(EXERCISE TASK) Output the material beneath exactly, leaving nothing out.

(SOURCE DATA)
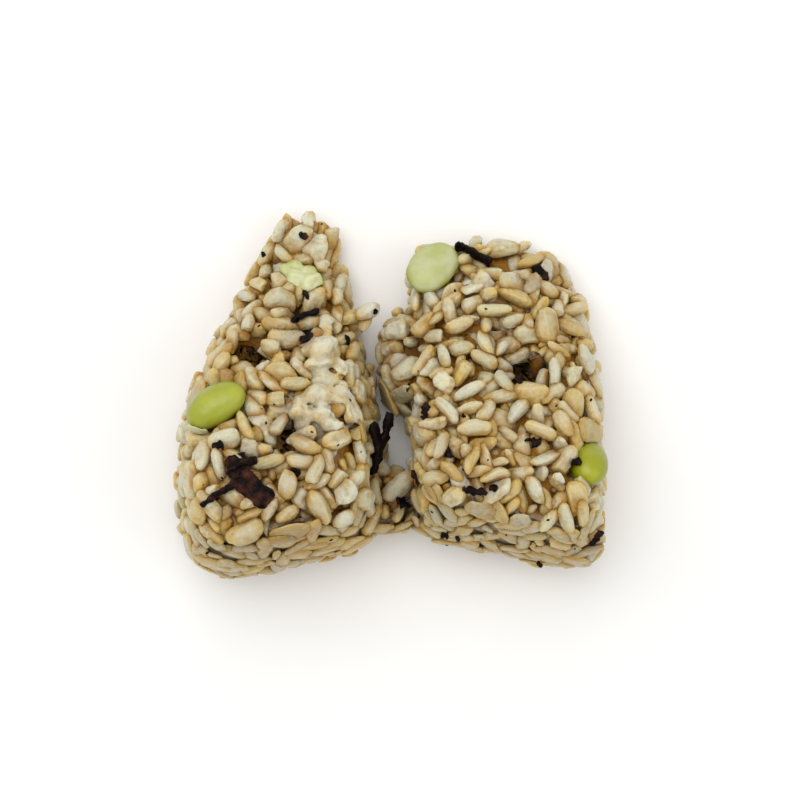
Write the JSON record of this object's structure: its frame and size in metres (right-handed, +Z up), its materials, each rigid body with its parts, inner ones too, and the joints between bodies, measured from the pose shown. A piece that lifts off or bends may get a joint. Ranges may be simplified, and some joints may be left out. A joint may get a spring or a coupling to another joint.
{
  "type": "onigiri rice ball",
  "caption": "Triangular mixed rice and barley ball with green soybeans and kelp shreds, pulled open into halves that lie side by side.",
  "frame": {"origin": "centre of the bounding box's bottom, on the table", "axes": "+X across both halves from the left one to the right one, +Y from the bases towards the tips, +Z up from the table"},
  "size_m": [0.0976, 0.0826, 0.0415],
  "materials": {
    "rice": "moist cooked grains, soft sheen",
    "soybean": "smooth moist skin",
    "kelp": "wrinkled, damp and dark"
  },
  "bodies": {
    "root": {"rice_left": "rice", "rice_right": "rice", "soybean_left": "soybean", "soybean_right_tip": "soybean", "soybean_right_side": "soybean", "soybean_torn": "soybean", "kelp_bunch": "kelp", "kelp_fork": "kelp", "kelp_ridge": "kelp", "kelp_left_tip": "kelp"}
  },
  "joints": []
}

(RESPONSE)
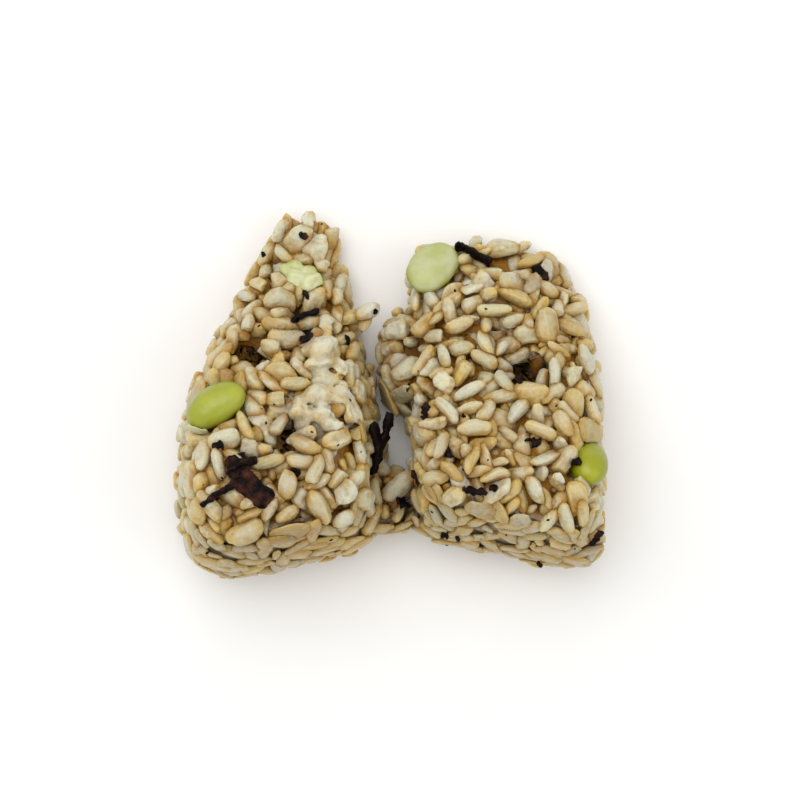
Write the JSON record of this object's structure: its frame and size in metres (right-handed, +Z up), its materials, each rigid body with its parts, inner ones too, and the joints between bodies, measured from the pose shown. A piece that lifts off or bends may get a joint. Ranges may be simplified, and some joints may be left out. A joint may get a spring or a coupling to another joint.
{
  "type": "onigiri rice ball",
  "caption": "Triangular mixed rice and barley ball with green soybeans and kelp shreds, pulled open into halves that lie side by side.",
  "frame": {"origin": "centre of the bounding box's bottom, on the table", "axes": "+X across both halves from the left one to the right one, +Y from the bases towards the tips, +Z up from the table"},
  "size_m": [0.0976, 0.0826, 0.0415],
  "materials": {
    "rice": "moist cooked grains, soft sheen",
    "soybean": "smooth moist skin",
    "kelp": "wrinkled, damp and dark"
  },
  "bodies": {
    "root": {"rice_left": "rice", "rice_right": "rice", "soybean_left": "soybean", "soybean_right_tip": "soybean", "soybean_right_side": "soybean", "soybean_torn": "soybean", "kelp_bunch": "kelp", "kelp_fork": "kelp", "kelp_ridge": "kelp", "kelp_left_tip": "kelp"}
  },
  "joints": []
}